KM: *laughs harder* It’s really fun, and really relaxed. Between takes, when they’re setting up cameras, they have music on the set and it’s great. We have the freedom to talk to our writers and our director, and play and ask questions and figure out how we’re going to do the scene.
EW: It’s also so great how the crew is pretty much the Modern Family crew. They were all so comfortable with each other, they would play music and joke around. You can only be creative if you’re relaxed and it was super relaxed there.
Brief Take: How about producers Will Ferrell and Adam McKay?
KM: We have not met them. Yet. I’m going to put the Yet out into the universe.
EW: Dylan McDermott plays that part (of the captain) so perfectly. He just embodies that just sweet Lothario.
KM: When I was reading this character on the page, I couldn’t figure out how exactly who he was, or how he was going to be played, but when I saw Dylan step into the part, something clicked and then all of a sudden this gold light was around. It was perfect and was exactly who it should be.
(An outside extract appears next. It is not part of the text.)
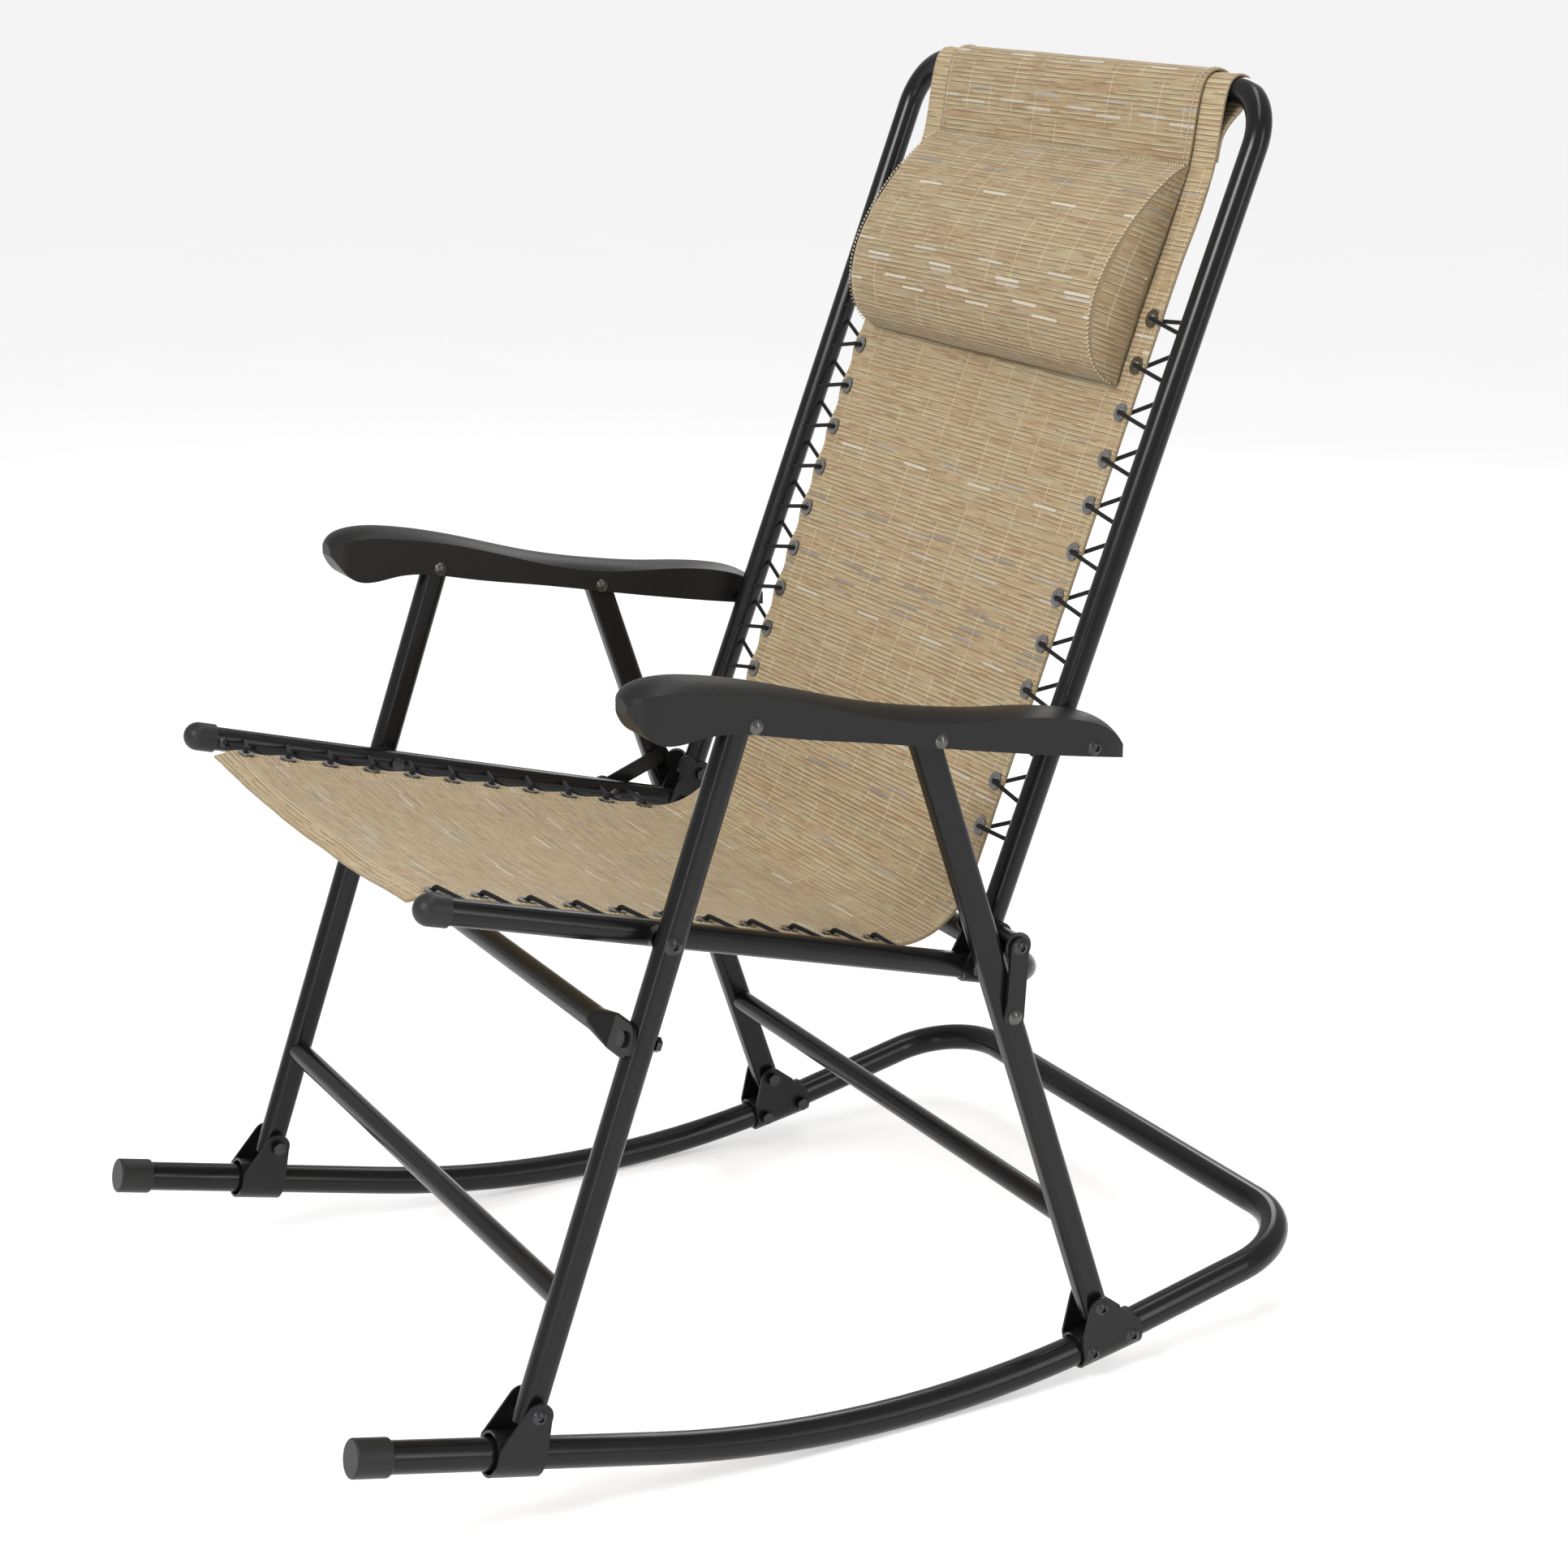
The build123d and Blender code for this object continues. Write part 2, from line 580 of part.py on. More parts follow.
def build_front_legs():
    front = leg(FOOT_PIVOT, ARM_FRONT, 11, 13, FRONT_LEG_CORNER)
    solid = leg(FOOT_PIVOT, ARM_FRONT, 11, 13, FRONT_LEG_CORNER, hollow=False)
    for pivot in (FOOT_PIVOT, ARM_FRONT):
        front -= rod(pivot, LEG_IN - 5, LEG_OUT + 5, BOLT_R + PIN_PLAY)
    pivot_bolt = socket_bolt(SEAT_FRONT, LEG_OUT, RAIL_X - FRAME_R - 5, BOLT_R, 7.5)
    spacer = ring(SEAT_FRONT, RAIL_OUT + TINY, LEG_IN, 9.0, BOLT_R)
    bar, middle, forward = upper_crossbar()
    fasteners = []
    for side in (1, -1):
        centre = middle + Vector(side * LEG_X, 0, 0)
        shank = Plane(origin=centre + forward * 1.7, z_dir=forward * -1)
        bolt = extrude(shank * Circle(3.0), amount=LEG_WIDE + 8)
        head = Plane(origin=centre + forward * 1.7, z_dir=forward)
        bolt += extrude(head * Circle(6.5), amount=2.6)
        tail = Plane(origin=centre - forward * (LEG_WIDE + 1.8), z_dir=forward * -1)
        bolt += extrude(tail * RegularPolygon(6.2, 6), amount=4.5)
        fasteners.append(bolt)
    front -= pivot_bolt
    front -= fasteners[0]
    both_sides("front_leg", front)
    parts["front_crossbar_lower"] = crossbar(on_front_leg(LOWER_BAR_Z), solid)
    parts["front_crossbar_upper"] = bar
    group("front_crossbar_bolts", fasteners)
    group("seat_pivot_bolts", pair(pivot_bolt))
    group("seat_pivot_spacers", pair(spacer))


def build_rear_legs():
    rear = leg(HEEL_PIVOT, ARM_MID, 11, 5, REAR_LEG_CORNER)
    solid = leg(HEEL_PIVOT, ARM_MID, 11, 5, REAR_LEG_CORNER, hollow=False)
    rear -= rod(HEEL_PIVOT, LEG_IN - 5, LEG_OUT + 5, BOLT_R + PIN_PLAY)
    link_pin = rod(LINK_LOW, LEG_IN - 3, LEG_OUT + 6, BOLT_R)
    link_pin += dome_head(LINK_LOW, LEG_OUT + 6, 1, 6.5, 3.0)
    link_pin += dome_head(LINK_LOW, LEG_IN, -1, 6.0, 3.0)
    washer = ring(LINK_LOW, LEG_OUT, LEG_OUT + 2.6, 7.5, BOLT_R)
    rear -= link_pin
    latch_pin = rod(LATCH_PIVOT, -LATCH_X + 0.3, -LEG_OUT, 3.0)
    latch_pin += rod(LATCH_PIVOT, -LATCH_X + 1.5, -LATCH_X + 0.3, 5.5)
    latch_pin += dome_head(LATCH_PIVOT, -LEG_OUT, -1, 6.0, 2.5)
    latch_washer = ring(LATCH_PIVOT, -LEG_IN, -LATCH_X - LATCH_T - 0.3, 6.5, 3.0)
    parts["rear_leg_left"] = rear
    parts["rear_leg_right"] = mirror(rear, Plane.YZ) - latch_pin
    parts["rear_crossbar"] = crossbar(on_rear_leg(REAR_BAR_Z), solid)
    group("link_rivets", pair(link_pin))
    group("link_washers", pair(washer))
    parts["latch_rivet"] = latch_pin
    parts["latch_washer"] = latch_washer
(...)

EW: Everything he said was just said low and in this very sonorous grumble.
EW: I just cracked up. It was poignancy and hilarity. He’s a great captain for the show.
KM: He is.
EW: He’s been around for so many years. He’s been so brilliant in so many things. He’s actually been a very calming influence. I remember, we did the table read, we were all so cautiously optimistic.
KM: It was an intimidating room.
EW: We were reading for all of these executives, it was the first time any of us had ever really met or heard it read out loud.
KM: And in the back of my mind, I am like, “I can still get fired in the table read”, and that’s a thing.
EW: I remember afterwards in the make-up trailer, Dylan was like, “I’m so glad. I’m really excited”, and I was like, “It’s hubris to be too excited”, and he was like, “relax, you’re allowed to be excited. You’re allowed to get your hopes up. Why not?! So it doesn’t happen, so what?”. It was brilliant advice.
LA>Vegas is set to air in 2018 on City.